____ Supplied data
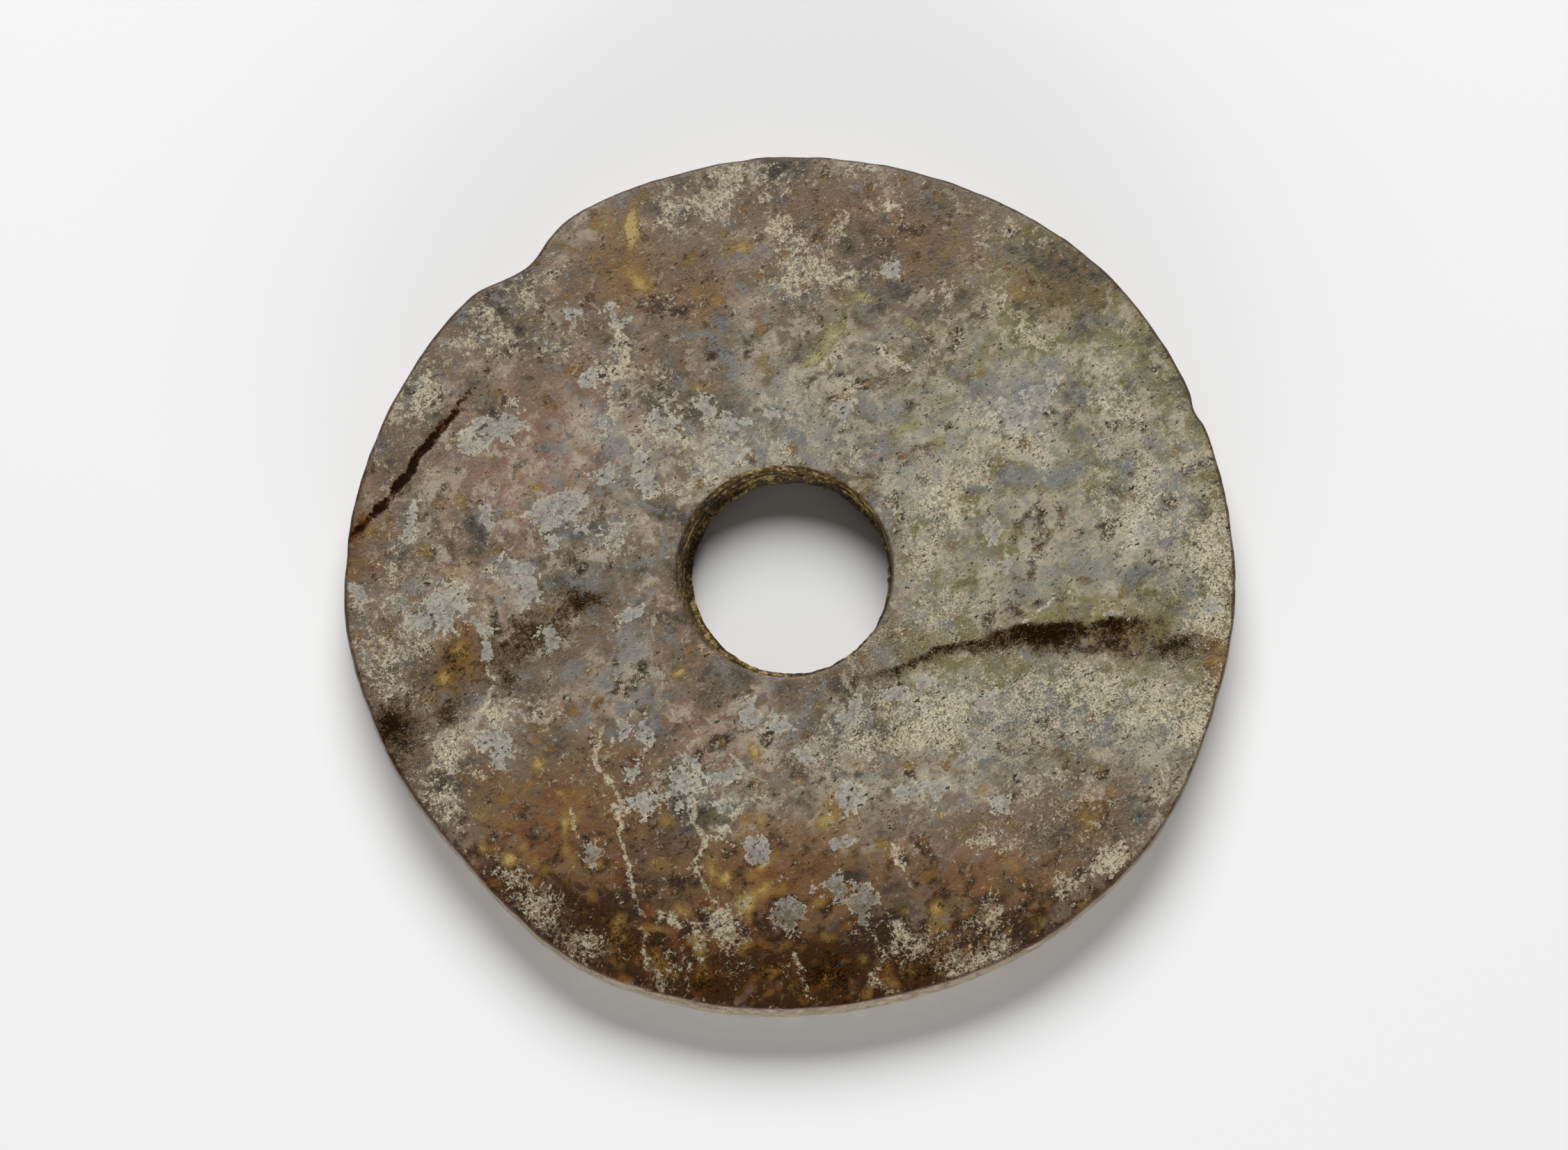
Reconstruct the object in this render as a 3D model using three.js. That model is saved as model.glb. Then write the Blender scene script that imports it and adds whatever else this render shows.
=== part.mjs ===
// A bi: a flat ring of nephrite jade, sawn from a boulder with a sand-charged string, drilled from both faces
// and polished. It is one solid. Its rim follows the edge of the boulder, so it is only nearly round.
// Millimetres, +Z up. The disc lies on its underside, and the origin is under the middle of its outline.
import * as THREE from "three";

// The slab
const rimRadius = 98.9; // of the circle that lies nearest to the outline, at the rim's fullest
const thickness = 12;
const rimEdge = 1.0; // radius of the polished edge between each face and the rim
const rimCrown = 0.25; // how far the rim swells past its edges at half its height

// Where the outline leaves its circle: the angle from +X in degrees, how far out it goes, and its half width
const departures = [
  { at: 47, out: 1.6, spread: 20 }, // far right shoulder
  { at: 106, out: -0.4, spread: 5 }, // shallow dip beside the notch
  { at: 130.3, out: -4.1, spread: 5.5 }, // notch, where the boulder's skin fell short
  { at: 178, out: 2.1, spread: 24 }, // left bulge
  { at: 187, out: 0.5, spread: 6 }, // corner on the bulge
  { at: 221, out: -1.4, spread: 12.5 }, // flat, near left
  { at: 241, out: 1.1, spread: 9 }, // corner after the flat
  { at: 282, out: -1.5, spread: 18 }, // flat, near side
  { at: 323, out: 0.65, spread: 9 }, // near right shoulder
  { at: 342, out: -0.5, spread: 8 }, // flat, right
  { at: 23.2, out: -0.9, spread: 1.6 }, // nick, right
];

// The hole: a tube drill worked down from the upper face, and another, a little off line, came up to meet it
const boreX = -2.3; // from the middle of the rim's circle
const boreY = 1.4;
const mouthRadius = 24.5;
const mouthEdge = 0.4; // worn edge at each mouth
const upperDepth = 6.5;
const upperTaper = 1.3; // the drill wore away, so its hole narrows on the way down
const upperLean = 0.85; // the foot of the upper drilling lies this far along +X
const ledgeWidth = 1.1; // stone left where the core snapped off between the two drillings
const ledgeDrop = 1.0;
const lowerShift = 1.33; // the lower drilling's axis lies this far along +X
const lowerTaper = 1.2;

// String-saw troughs in the upper face. Each follows an arc: a short scarp on its outer side, a long rise inside.
const sawTroughs = [
  { arcX: 74, arcY: -139.5, arcRadius: 130, depth: 1.1, scarp: 3.5, rise: 18, from: 9, fullAt: 45 },
  { arcX: 29, arcY: -193.5, arcRadius: 206, depth: 0.6, scarp: 9, rise: 13, from: -36, fullAt: -60 },
];
// The upper face rolls off towards the near rim
const rollWidth = 37;
const rollRadius = 500;

// How finely the surfaces are cut
const spokes = 180;
const faceRings = 13;
const ringCrowding = 1.3; // above 1, the rings on the face stand closer together near the hole
const edgeSteps = 2;

const degrees = (angle) => THREE.MathUtils.radToDeg(angle);
const ease = (share) => THREE.MathUtils.smoothstep(share, 0, 1);

// Distance of the rim from the middle of its circle, at an angle in radians
function rimAt(angle) {
  let distance = rimRadius;
  for (const { at, out, spread } of departures) {
    const away = THREE.MathUtils.euclideanModulo(degrees(angle) - at + 180, 360) - 180;
    distance += out * Math.exp(-((away / spread) ** 2));
  }
  return distance;
}

// How far the saw cut below the flat of the upper face
function troughDepth(x, y, { arcX, arcY, arcRadius, depth, scarp, rise, from, fullAt }) {
  const inside = arcRadius - Math.hypot(x - arcX, y - arcY);
  const along = ease((x - from) / (fullAt - from));
  const across = inside < scarp ? ease(inside / scarp) : 1 - ease((inside - scarp) / rise);
  return depth * along * across;
}

// Height of the upper face
function upperFace(x, y) {
  const sawn = sawTroughs.map((trough) => troughDepth(x, y, trough));
  const past = Math.max(0, rollWidth - rimRadius - y);
  return thickness - Math.max(...sawn) - past ** 2 / (2 * rollRadius);
}

// A point at a distance and an angle from (fromX, fromY), at a height
function polar(fromX, fromY, distance, angle, height) {
  return new THREE.Vector3(
    fromX + distance * Math.cos(angle),
    fromY + distance * Math.sin(angle),
    height,
  );
}

// The upper face along one spoke, from the mouth of the hole to the rim's edge
function facePoints(angle) {
  const inner = polar(boreX, boreY, mouthRadius + mouthEdge, angle, 0);
  const outer = polar(0, 0, rimAt(angle) - rimCrown - rimEdge, angle, 0);
  const points = [];
  for (let ring = 0; ring <= faceRings; ring++) {
    const point = inner.clone().lerp(outer, (ring / faceRings) ** ringCrowding);
    point.z = upperFace(point.x, point.y);
    points.push(point);
  }
  return points;
}

// The rim along one spoke: upper edge, crown, lower edge
function rimPoints(angle, topHeight) {
  const edgeCentre = rimAt(angle) - rimCrown - rimEdge;
  const points = [];
  for (let step = 1; step <= edgeSteps; step++) {
    const turn = (step / edgeSteps) * (Math.PI / 2);
    const height = topHeight - rimEdge * (1 - Math.cos(turn));
    points.push(polar(0, 0, edgeCentre + rimEdge * Math.sin(turn), angle, height));
  }
  points.push(polar(0, 0, rimAt(angle), angle, topHeight / 2));
  for (let step = 0; step <= edgeSteps; step++) {
    const turn = (step / edgeSteps) * (Math.PI / 2);
    const height = rimEdge * (1 - Math.sin(turn));
    points.push(polar(0, 0, edgeCentre + rimEdge * Math.cos(turn), angle, height));
  }
  return points;
}

// The hole along one spoke, from the underside up: lower drilling, ledge, upper drilling
function borePoints(angle, topHeight) {
  const footRadius = mouthRadius - upperTaper;
  const ridgeRadius = footRadius - ledgeWidth;
  const lowerMouth = ridgeRadius + lowerTaper;
  const ledgeHeight = thickness - upperDepth;
  const ridgeHeight = ledgeHeight - ledgeDrop;
  return [
    polar(boreX + lowerShift, boreY, lowerMouth + mouthEdge, angle, 0),
    polar(boreX + lowerShift, boreY, lowerMouth, angle, mouthEdge),
    polar(boreX + lowerShift, boreY, ridgeRadius, angle, ridgeHeight),
    polar(boreX + upperLean, boreY, footRadius, angle, ledgeHeight),
    polar(boreX, boreY, mouthRadius, angle, topHeight - mouthEdge),
  ];
}

// The whole surface: one closed loop of points on each spoke, joined to the loop on the next
function discGeometry() {
  const loops = [];
  for (let spoke = 0; spoke < spokes; spoke++) {
    const angle = (spoke / spokes) * 2 * Math.PI;
    const face = facePoints(angle);
    const rim = rimPoints(angle, face[faceRings].z);
    loops.push([...face, ...rim, ...borePoints(angle, face[0].z)]);
  }
  const loopLength = loops[0].length;
  const index = [];
  for (let spoke = 0; spoke < spokes; spoke++) {
    const here = spoke * loopLength;
    const next = ((spoke + 1) % spokes) * loopLength;
    for (let i = 0; i < loopLength; i++) {
      const j = (i + 1) % loopLength;
      index.push(here + i, here + j, next + j);
      index.push(here + i, next + j, next + i);
    }
  }
  const geometry = new THREE.BufferGeometry().setFromPoints(loops.flat());
  geometry.setIndex(index);
  geometry.computeBoundingBox();
  const middle = geometry.boundingBox.getCenter(new THREE.Vector3());
  geometry.translate(-middle.x, -middle.y, 0);
  geometry.computeVertexNormals();
  return geometry;
}

// Satin-polished nephrite, brown and olive with a buff weathered crust
const nephrite = new THREE.MeshStandardMaterial({ color: 0x746a58, roughness: 0.45, metalness: 0 });

const disc = new THREE.Mesh(discGeometry(), nephrite);
disc.name = "bi_disc";

const bi = new THREE.Group();
bi.add(disc);

export default bi;
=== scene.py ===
import math

import bpy
import numpy as np
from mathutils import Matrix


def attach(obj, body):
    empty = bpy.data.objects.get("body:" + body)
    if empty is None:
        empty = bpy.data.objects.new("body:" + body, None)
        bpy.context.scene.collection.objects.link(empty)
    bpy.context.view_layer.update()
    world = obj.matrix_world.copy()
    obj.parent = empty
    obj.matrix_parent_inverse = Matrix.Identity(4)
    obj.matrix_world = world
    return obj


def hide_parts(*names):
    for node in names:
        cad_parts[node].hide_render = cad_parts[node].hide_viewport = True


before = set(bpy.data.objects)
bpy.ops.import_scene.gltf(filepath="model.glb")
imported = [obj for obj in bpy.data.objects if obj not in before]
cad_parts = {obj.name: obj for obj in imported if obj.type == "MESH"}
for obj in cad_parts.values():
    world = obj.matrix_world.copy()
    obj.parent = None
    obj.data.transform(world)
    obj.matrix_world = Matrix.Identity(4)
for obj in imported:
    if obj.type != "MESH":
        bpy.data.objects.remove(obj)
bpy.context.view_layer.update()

# The disc is one slab of nephrite, string-sawn from a boulder, drilled from both faces and ground with sand.
# Its mesh follows the same outline, troughs and drillings as the solid, and adds what is too fine for it:
# the dark groove on the left, the ragged crest of the saw cut, drill rings and the wear of the edges.
# All lengths are in mm.
rim_radius = 98.9  # of the circle that lies nearest to the outline, at the rim's fullest
thickness = 12.0
rim_edge = 1.0  # radius of the polished edge between each face and the rim
rim_crown = 0.25  # how far the rim swells past its edges at half its height
departures = [  # angle in degrees, how far the rim leaves its circle, half width in degrees
    (47, 1.6, 20), (106, -0.4, 5), (130.3, -4.1, 5.5), (178, 2.1, 24), (187, 0.5, 6), (221, -1.4, 12.5),
    (241, 1.1, 9), (282, -1.5, 18), (323, 0.65, 9), (342, -0.5, 8), (23.2, -0.9, 1.6),
]
bore_x = -2.3  # of the hole, from the middle of the rim's circle
bore_y = 1.4
mouth_radius = 24.5
mouth_edge = 0.4  # worn edge at each mouth
upper_depth = 6.5
upper_taper = 1.3  # the drill wore away, so its hole narrows on the way down
upper_lean = 0.85  # the foot of the upper drilling lies this far along +X
ledge_width = 1.1  # stone left where the core snapped off between the two drillings
ledge_drop = 1.0
lower_shift = 1.33  # the lower drilling's axis lies this far along +X
lower_taper = 1.2
saw_troughs = [  # arc's x, y and radius, depth, width of scarp and rise, where along X it starts and is full
    (74, -139.5, 130, 1.1, 3.5, 18, 9, 45), (29, -193.5, 206, 0.6, 9, 13, -36, -60),
]
roll_width = 37.0  # the upper face rolls off this far from the near rim
roll_radius = 500.0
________
**Required task**
Everything from the first line of the data through the line containing "const rimCrown = 0.25;" should be echoed exactly. Add nothing.

**Full response**
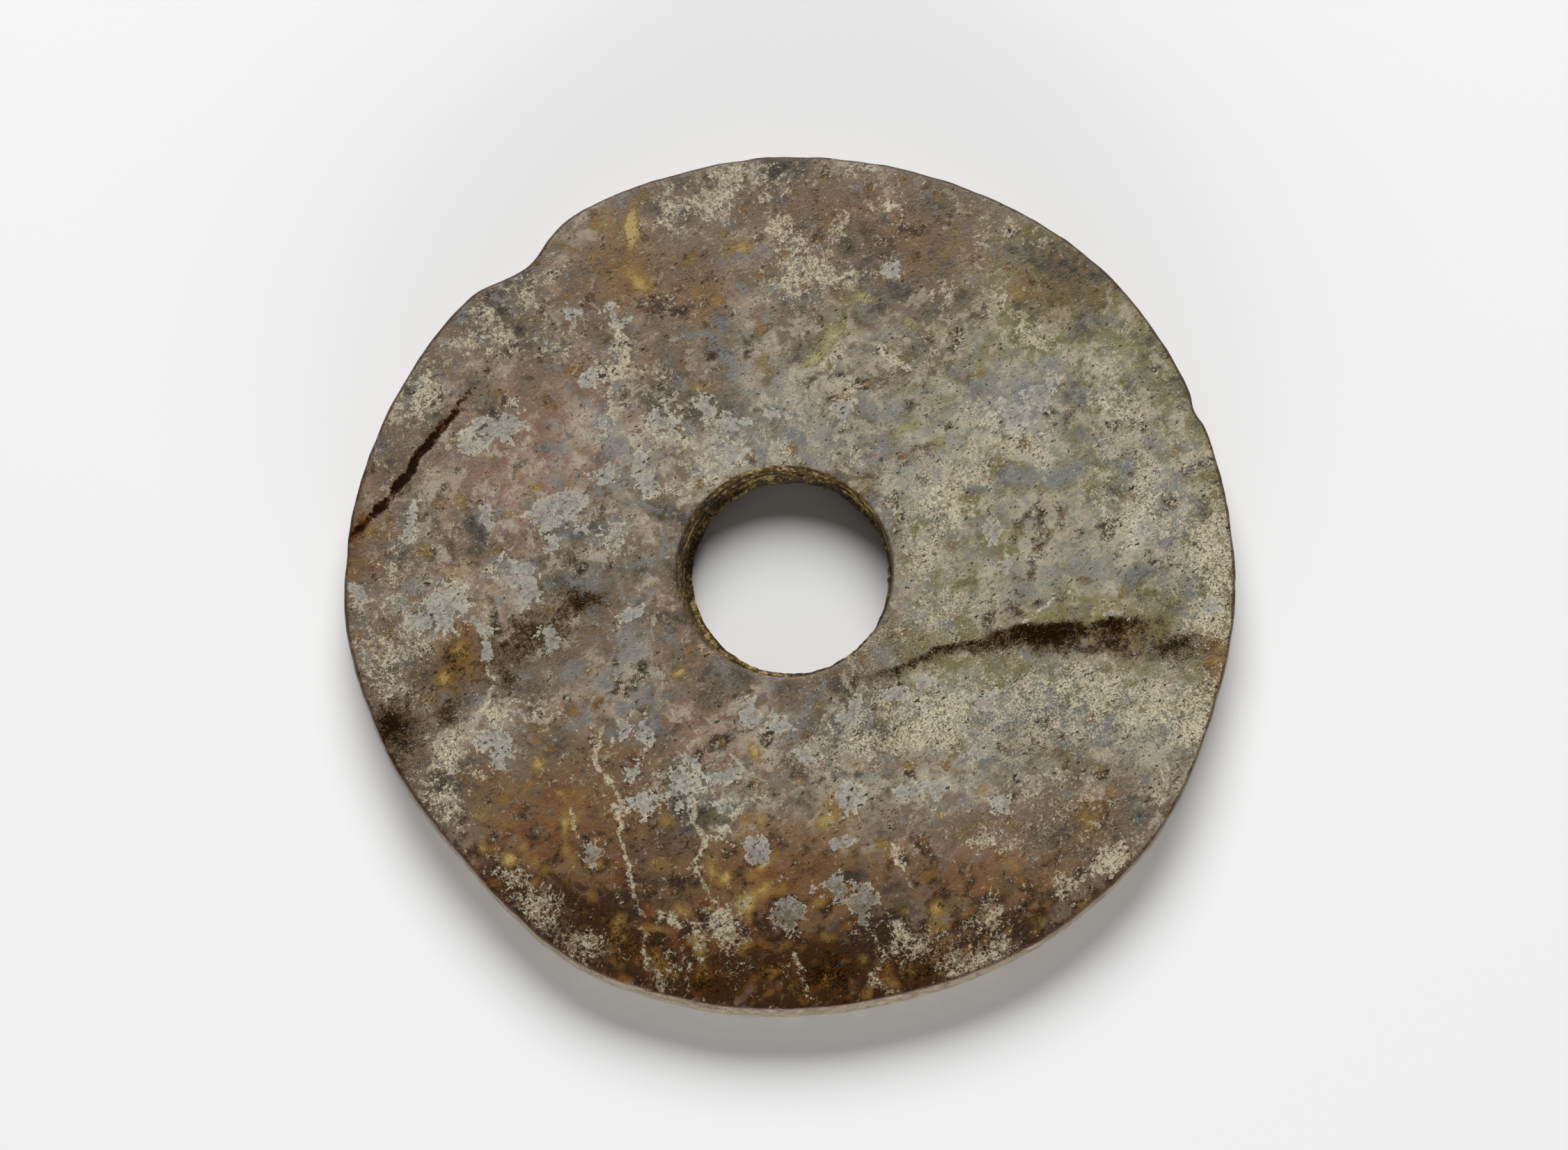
Reconstruct the object in this render as a 3D model using three.js. That model is saved as model.glb. Then write the Blender scene script that imports it and adds whatever else this render shows.
=== part.mjs ===
// A bi: a flat ring of nephrite jade, sawn from a boulder with a sand-charged string, drilled from both faces
// and polished. It is one solid. Its rim follows the edge of the boulder, so it is only nearly round.
// Millimetres, +Z up. The disc lies on its underside, and the origin is under the middle of its outline.
import * as THREE from "three";

// The slab
const rimRadius = 98.9; // of the circle that lies nearest to the outline, at the rim's fullest
const thickness = 12;
const rimEdge = 1.0; // radius of the polished edge between each face and the rim
const rimCrown = 0.25; // how far the rim swells past its edges at half its height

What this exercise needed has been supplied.